Veranlagung 2006 und 2007: Der Sachverhalt zu den Veranlagungsjahren 2006 und 2007 wurde im Zeitpunkt der Einreichung der Steuererklärungen für 2006 und 2007 unstrittig vollständig offengelegt. Auch wenn eine noch so abstruse Rechtsmeinung in Bezug auf die AfA-Berechnung vertreten wird, bewirkt die Erläuterung der Methode der AfA-Ermittlung in den Beilagen zu den Steuererklärungen, dass finanzstrafrechtliche Konsequenzen dem Grunde nach ausgeschlossen sind. Dafür ist es ausreichend, wenn in den Beilagen auf amtsbekannte Schriftstücke verwiesen wird.

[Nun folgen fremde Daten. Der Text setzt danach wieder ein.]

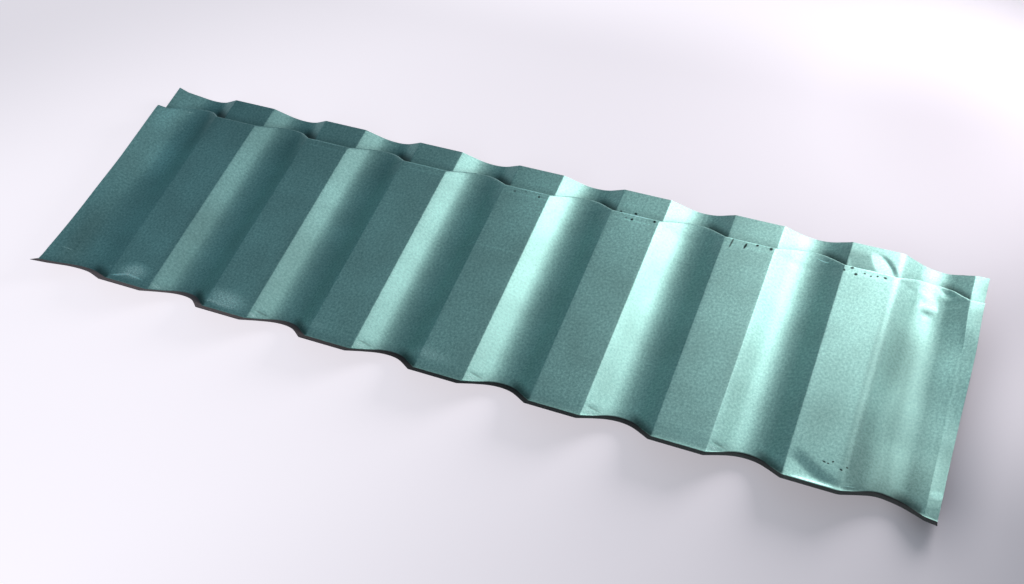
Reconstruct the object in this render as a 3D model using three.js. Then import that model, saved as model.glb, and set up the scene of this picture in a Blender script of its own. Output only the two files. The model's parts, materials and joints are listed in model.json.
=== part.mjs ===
import * as THREE from "three";
import { ConvexHull } from "three/addons/math/ConvexHull.js";

// A pressed steel roof sheet lying on its face, with its metallic back up. Round-bottomed troughs run
// side by side between flat ribs. One long edge is turned up into a nose, and the other long side steps
// down to a flange that carries the same waves. It is one blank of thin steel.
// Millimetres: X along the row of troughs, Y from the nose to the flange, Z up.

// The blank
const GAUGE = 0.5;
const BEND_RADIUS = 3;

// The row of troughs, seen along Y
const TROUGHS = 8;
const PITCH = 172.3;
const TROUGH_WIDTH = 98.7;
const FLANK_ANGLE = 36;
const BOTTOM_RADIUS = 47;
const LEFT_MARGIN = 15;
const RIGHT_MARGIN = 19.3;

// The section from the nose to the flange, taken along a rib
const FIELD_WIDTH = 341.5;
const NOSE_LENGTH = 19.4;
const NOSE_ANGLE = 47;
const NOSE_DRAW_IN = 5.5;
const STEP_DROP = 20;
const CREST_LEAN = 42.5;
const RISER_ANGLE = 75;
const FLANGE_REACH = 56.1;
const FLANGE_DRAW_OUT = 8.2;

// The left end of the nose is pulled outwards, and the edge above it follows.
const FLARE = 10;
const FLARE_LENGTH = 170;

// The first and the last trough have sprung open since they were pressed, and the ends of the sheet hang.
// Each line is one row along X. A trough's V, its outer crease and the sheet's edge are given by how far
// right of their pressed places they lie and how low, and the V also by how much wider its radius is. The
// last trough's inner flank has a soft bend half way down too, with its radius.
const ROWS = {
  nosePressed: {
    left: { bottom: [-2.3, 15.4, 33], crease: [0, -3.1], edge: [0, 2.5] },
    right: { bottom: [4, 4.6, 15], crease: [5.3, -7], edge: [2.5, -5.5] },
  },
  nose: {
    left: { bottom: [-2.3, 15.4, 33], crease: [0, -3.1], edge: [0, 2.5] },
    right: { flank: [3.3, 2.3, 60], bottom: [16.6, 8.3, -2], crease: [5.3, -16.6], edge: [2.5, -17.8] },
  },
  near: {
    left: { bottom: [-2.3, 15.4, 33], crease: [0, -3.1], edge: [0, 2.5] },
    right: { flank: [-0.7, 0.5, 70], bottom: [10.6, 1.3, -19], crease: [5.3, -26.4], edge: [2.5, -25.4] },
  },
  far: {
    left: { bottom: [0.8, 0.7, 0], crease: [0, -8.8], edge: [0, -1] },
    right: { flank: [9.3, -6.8, 60], bottom: [10.6, -0.4, -21], crease: [5.3, -19.8], edge: [2.5, -13.8] },
  },
  step: {
    left: { bottom: [0.8, 0.7, 0], crease: [0, -8.8], edge: [0, -1] },
    right: { flank: [5.3, -8.6, 40], bottom: [6.6, -3.6, -9], crease: [0.3, -12.5], edge: [0, -11.5] },
  },
  stepPressed: {
    left: { bottom: [0, 0, 0], crease: [0, 0], edge: [0, 3] },
    right: { bottom: [0, 0, 0], crease: [0, 0], edge: [0, 0] },
  },
};
// Where along Y each row turns into the next one
const NOSE_TO_NEAR = [20, 110];
const NEAR_TO_FAR = [130, 230];
const FAR_TO_STEP = [250, 335];
const FIELD_ROWS = [60, 120, 180, 240, 290];

// Chords per arc
const BOTTOM_CHORDS = 12;
const BEND_CHORDS = 3;
const SOFT_BEND_CHORDS = 2;

const flank = THREE.MathUtils.degToRad(FLANK_ANGLE);
const noseSlope = THREE.MathUtils.degToRad(NOSE_ANGLE);
const crestLean = THREE.MathUtils.degToRad(CREST_LEAN);
const riserSlope = THREE.MathUtils.degToRad(RISER_ANGLE);

// A trough is a V with a rounded bottom, which takes no more of the flanks than the bends at the ribs
// leave.
const halfWidth = TROUGH_WIDTH / 2;
const straight = halfWidth / Math.cos(flank) - BEND_RADIUS * Math.tan(flank / 2);
const bottomRadius = Math.min(BOTTOM_RADIUS, straight / Math.tan(flank));
const depth = halfWidth * Math.tan(flank) - bottomRadius * (1 / Math.cos(flank) - 1);

// A corner of a bent line, with the radius it is rounded to and the chords that its arc takes.
function corner(x, y, radius = BEND_RADIUS, chords = BEND_CHORDS) {
  return { at: new THREE.Vector2(x, y), radius, chords };
}

// The points of a line bent at the given corners. Its first and last corners are its ends, and a corner
// with no radius is a plain point of it.
function bentLine(corners) {
  const points = [corners[0].at];
  for (let i = 1; i < corners.length - 1; i++) {
    const { at, radius, chords } = corners[i];
    if (radius === 0) {
      points.push(at);
      continue;
    }
    const before = at.clone().sub(corners[i - 1].at).normalize();
    const after = corners[i + 1].at.clone().sub(at).normalize();
    const turn = Math.atan2(before.cross(after), before.dot(after));
    const side = Math.sign(turn);
    const start = at.clone().addScaledVector(before, -radius * Math.tan(Math.abs(turn) / 2));
    const centre = new THREE.Vector2(-before.y, before.x).multiplyScalar(side * radius).add(start);
    const from = start.clone().sub(centre).angle();
    const arc = new THREE.EllipseCurve(centre.x, centre.y, radius, radius, from, from + turn, side < 0);
    points.push(...arc.getPoints(chords));
  }
  points.push(corners.at(-1).at);
  return points;
}

// The row of troughs in X and Z: flat ribs at height 0, straight flanks and round bottoms, with the first
// and the last trough as they are given.
function troughRow({ left, right }) {
  const firstMiddle = (-(TROUGHS - 1) / 2) * PITCH;
  const lowerCorner = (x, y, wider) => {
    return corner(x, y - halfWidth * Math.tan(flank), bottomRadius + wider, BOTTOM_CHORDS);
  };
  const corners = [];
  for (let i = 0; i < TROUGHS; i++) {
    const middle = firstMiddle + i * PITCH;
    corners.push(corner(middle - halfWidth, 0), lowerCorner(middle, 0, 0), corner(middle + halfWidth, 0));
  }
  const leftCrease = firstMiddle - halfWidth;
  const leftEdge = leftCrease - LEFT_MARGIN;
  const rightCrease = -leftCrease;
  const rightEdge = rightCrease + RIGHT_MARGIN;
  corners.splice(0, 2,
    corner(leftEdge + left.edge[0], left.edge[1]),
    corner(leftCrease + left.crease[0], left.crease[1], 0),
    lowerCorner(firstMiddle + left.bottom[0], left.bottom[1], left.bottom[2]),
  );
  if (right.flank) {
    const [x, y, radius] = right.flank;
    const halfWayDown = [-firstMiddle - halfWidth / 2, (-halfWidth / 2) * Math.tan(flank)];
    corners.splice(-2, 0, corner(halfWayDown[0] + x, halfWayDown[1] + y, radius, SOFT_BEND_CHORDS));
  }
  corners.splice(-2, 2,
    lowerCorner(-firstMiddle + right.bottom[0], right.bottom[1], right.bottom[2]),
    corner(rightCrease + right.crease[0], right.crease[1]),
    corner(rightEdge + right.edge[0], right.edge[1]),
  );
  return bentLine(corners);
}

// Point i of the row at a distance from the nose's bend.
const rows = Object.fromEntries(Object.entries(ROWS).map(([name, ends]) => [name, troughRow(ends)]));
function pointAt(i, y) {
  return rows.nose[i]
    .clone()
    .lerp(rows.near[i], THREE.MathUtils.smoothstep(y, ...NOSE_TO_NEAR))
    .lerp(rows.far[i], THREE.MathUtils.smoothstep(y, ...NEAR_TO_FAR))
    .lerp(rows.step[i], THREE.MathUtils.smoothstep(y, ...FAR_TO_STEP));
}

// The height of a row's line where it passes a given X.
function heightAt(row, x) {
  const next = row.findIndex((p, k) => k > 0 && (p.x >= x || k === row.length - 1));
  const [a, b] = [row[next - 1], row[next]];
  return THREE.MathUtils.mapLinear(x, a.x, b.x, a.y, b.y);
}

// The section through point i of the row, in Y and Z. As pressed, the bend of the nose and the crest of
// the step each lie in one sloping plane all along the sheet, so the lower the row is, the further along
// Y it meets them. The press draws the edge of the nose in where it forms the troughs, and the edge of
// the flange out.
function sectionAt(i) {
  const atNose = rows.nose[i].y;
  const atStep = rows.step[i].y;
  const pressedAtNose = heightAt(rows.nosePressed, rows.nose[i].x);
  const pressedAtStep = heightAt(rows.stepPressed, rows.step[i].x);
  const bend = new THREE.Vector2(-pressedAtNose / Math.tan(noseSlope), atNose);
  const noseLength = NOSE_LENGTH + (NOSE_DRAW_IN * Math.min(pressedAtNose, 0)) / depth;
  const edge = new THREE.Vector2(-Math.cos(noseSlope), Math.sin(noseSlope)).multiplyScalar(noseLength).add(bend);
  const crest = FIELD_WIDTH - pressedAtStep / Math.tan(crestLean);
  const foot = crest + STEP_DROP / Math.tan(riserSlope);
  const end = FIELD_WIDTH + FLANGE_REACH - (FLANGE_DRAW_OUT * Math.min(pressedAtStep, 0)) / depth;
  return bentLine([
    corner(edge.x, edge.y),
    corner(bend.x, bend.y),
    ...FIELD_ROWS.map((y) => corner(y, pointAt(i, y).y, 0)),
    corner(crest, atStep),
    corner(foot, atStep - STEP_DROP),
    corner(end, atStep - STEP_DROP),
  ]);
}

// How far outwards the left edge lies at a distance from the nose's bend.
function flareAt(y) {
  const t = THREE.MathUtils.clamp(1 - y / FLARE_LENGTH, 0, 1);
  return FLARE * t * t;
}

// The sheet's middle surface: a plane whose grid of points is moved onto the sections, one for each
// point of the row.
function middleSurface() {
  const sections = rows.nose.map((_, i) => sectionAt(i));
  const across = sections.length;
  const along = sections[0].length;
  const surface = new THREE.PlaneGeometry(1, 1, across - 1, along - 1);
  for (let j = 0; j < along; j++) {
    for (let i = 0; i < across; i++) {
      const p = sections[i][along - 1 - j];
      const x = pointAt(i, p.x).x - (i === 0 ? flareAt(p.x) : 0);
      surface.attributes.position.setXYZ(j * across + i, x, p.x, p.y);
    }
  }
  surface.computeVertexNormals();
  return surface;
}

// Gives a surface the sheet's gauge: a skin on each side of it and the cut edge between them.
function thicken(surface) {
  const { widthSegments, heightSegments } = surface.parameters;
  const { position, normal } = surface.attributes;
  const count = position.count;
  const skins = new Float32Array(count * 6);
  for (let k = 0; k < count; k++) {
    const p = new THREE.Vector3().fromBufferAttribute(position, k);
    const n = new THREE.Vector3().fromBufferAttribute(normal, k);
    p.clone().addScaledVector(n, GAUGE / 2).toArray(skins, k * 3);
    p.clone().addScaledVector(n, -GAUGE / 2).toArray(skins, (count + k) * 3);
  }
  const faces = Array.from(surface.index.array);
  for (let k = 0, end = faces.length; k < end; k += 3) {
    faces.push(count + faces[k], count + faces[k + 2], count + faces[k + 1]);
  }
  const columns = widthSegments + 1;
  const lastRow = heightSegments * columns;
  const rim = [];
  for (let i = 0; i < widthSegments; i++) rim.push(i);
  for (let j = 0; j < heightSegments; j++) rim.push(j * columns + widthSegments);
  for (let i = widthSegments; i > 0; i--) rim.push(lastRow + i);
  for (let j = heightSegments; j > 0; j--) rim.push(j * columns);
  rim.forEach((a, k) => {
    const b = rim[(k + 1) % rim.length];
    faces.push(a, b, count + b, a, count + b, count + a);
  });
  const solid = new THREE.BufferGeometry();
  solid.setAttribute("position", new THREE.BufferAttribute(skins, 3));
  solid.setIndex(faces);
  return solid;
}

// The centre of gravity of a thin shell, from its faces.
function centreOfGravity(solid) {
  const { position } = solid.attributes;
  const centre = new THREE.Vector3();
  let area = 0;
  for (let k = 0; k < solid.index.count; k += 3) {
    const [a, b, c] = [0, 1, 2].map((n) => {
      return new THREE.Vector3().fromBufferAttribute(position, solid.index.getX(k + n));
    });
    const face = new THREE.Triangle(a, b, c);
    area += face.getArea();
    centre.addScaledVector(face.getMidpoint(new THREE.Vector3()), face.getArea());
  }
  return centre.divideScalar(area);
}

// Turns the sheet to how it lies unheld: on the lowest face of its convex hull that its centre of gravity
// stands over.
function settle(solid) {
  const { position } = solid.attributes;
  const points = [];
  for (let k = 0; k < position.count; k++) points.push(new THREE.Vector3().fromBufferAttribute(position, k));
  const centre = centreOfGravity(solid);
  const standsOver = ({ normal, edge }) => {
    return [edge, edge.next, edge.prev].every((side) => {
      const along = side.head().point.clone().sub(side.tail().point);
      return along.cross(centre.clone().sub(side.tail().point)).dot(normal) >= 0;
    });
  };
  const faces = new ConvexHull().setFromPoints(points).faces.filter(standsOver);
  const lowest = faces.reduce((a, b) => (b.normal.z < a.normal.z ? b : a));
  const down = new THREE.Vector3(0, 0, -1);
  solid.applyQuaternion(new THREE.Quaternion().setFromUnitVectors(lowest.normal, down));
}

// The sheet as it lies: the floor is Z = 0, and the origin is under the middle of the sheet's box.
const solid = thicken(middleSurface());
settle(solid);
solid.computeBoundingBox();
const middle = solid.boundingBox.getCenter(new THREE.Vector3());
solid.translate(-middle.x, -middle.y, -solid.boundingBox.min.z);
solid.computeVertexNormals();

const backCoat = new THREE.MeshStandardMaterial({ color: 0x5f958e, roughness: 0.35, metalness: 0.7 });
const sheet = new THREE.Mesh(solid, backCoat);
sheet.name = "corrugated_sheet";

const part = new THREE.Group();
part.add(sheet);

export default part;
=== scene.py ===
import json
import math

import bmesh
import bpy
from mathutils import Euler, Matrix, Vector


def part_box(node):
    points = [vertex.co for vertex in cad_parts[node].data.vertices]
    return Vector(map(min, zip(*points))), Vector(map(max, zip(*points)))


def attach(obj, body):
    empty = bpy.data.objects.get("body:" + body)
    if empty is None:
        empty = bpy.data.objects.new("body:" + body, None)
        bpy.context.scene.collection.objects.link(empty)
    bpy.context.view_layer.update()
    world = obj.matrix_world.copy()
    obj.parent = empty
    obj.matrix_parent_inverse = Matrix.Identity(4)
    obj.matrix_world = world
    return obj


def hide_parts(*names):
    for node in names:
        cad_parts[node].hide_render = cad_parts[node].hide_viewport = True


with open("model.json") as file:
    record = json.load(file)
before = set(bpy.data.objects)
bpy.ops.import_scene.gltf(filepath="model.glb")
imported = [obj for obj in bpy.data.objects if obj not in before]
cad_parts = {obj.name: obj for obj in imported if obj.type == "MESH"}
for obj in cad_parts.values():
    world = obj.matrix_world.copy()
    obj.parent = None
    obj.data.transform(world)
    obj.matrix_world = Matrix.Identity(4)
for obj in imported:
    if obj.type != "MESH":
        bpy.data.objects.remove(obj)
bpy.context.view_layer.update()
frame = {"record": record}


# The camera looks down at the sheet from its nose side, a little to the right of its middle, as a
# person standing over it would.
CAMERA_PLACE = (0.57637, -1.01742, 1.42284)
CAMERA_TURN = (38.4687, 4.8676, 22.181)
LENS_MM = 43.69
SENSOR_MM = 36

camera = bpy.data.objects.new("camera", bpy.data.cameras.new("camera"))
camera.data.lens = LENS_MM
camera.data.sensor_width = SENSOR_MM
camera.data.clip_end = 50
camera.matrix_world = Matrix.LocRotScale(
    Vector(CAMERA_PLACE), Euler([math.radians(a) for a in CAMERA_TURN]), None
)
bpy.context.collection.objects.link(camera)
bpy.context.scene.camera = camera
bpy.context.scene.view_settings.view_transform = "Standard"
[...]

Veranlagung 2005: Aufgrund des im VwGH-Beschluss und BFG-Erkenntnis dargelegten Sachverhaltes kann nicht eindeutig festgestellt werden, ob im Zeitpunkt der Abgabe der Steuererklärung für 2005 eine ordnungsgemäße Offenlegung des Sachverhaltes gegenüber dem Finanzamt gegeben war. Da der VwGH allerdings in seinem Erkenntnis für sämtliche streitgegenständlichen Jahre davon ausgeht, dass die „Art und Weise der AfA-Ermittlung offengelegt wurde“, und im Gegensatz zur Veranlagung 2004 auch keine Verurteilung wegen fahrlässiger Abgabenverkürzung erfolgt war, ist von einer ordnungsgemäßen Offenlegung des Sachverhaltes auch hinsichtlich des Veranlagungsjahres 2005 auszugehen.

Veranlagung 2004: Im Zeitpunkt der Einreichung der Arbeitnehmerveranlagung für 2004 war weder aufgrund einer vorangegangenen Außenprüfung noch aufgrund ausreichender Sachverhaltsangaben zu den Verpachtungseinkünften in den Beilagen zur Steuererklärung eine ordnungsgemäße Offenlegung des Sachverhaltes erfolgt.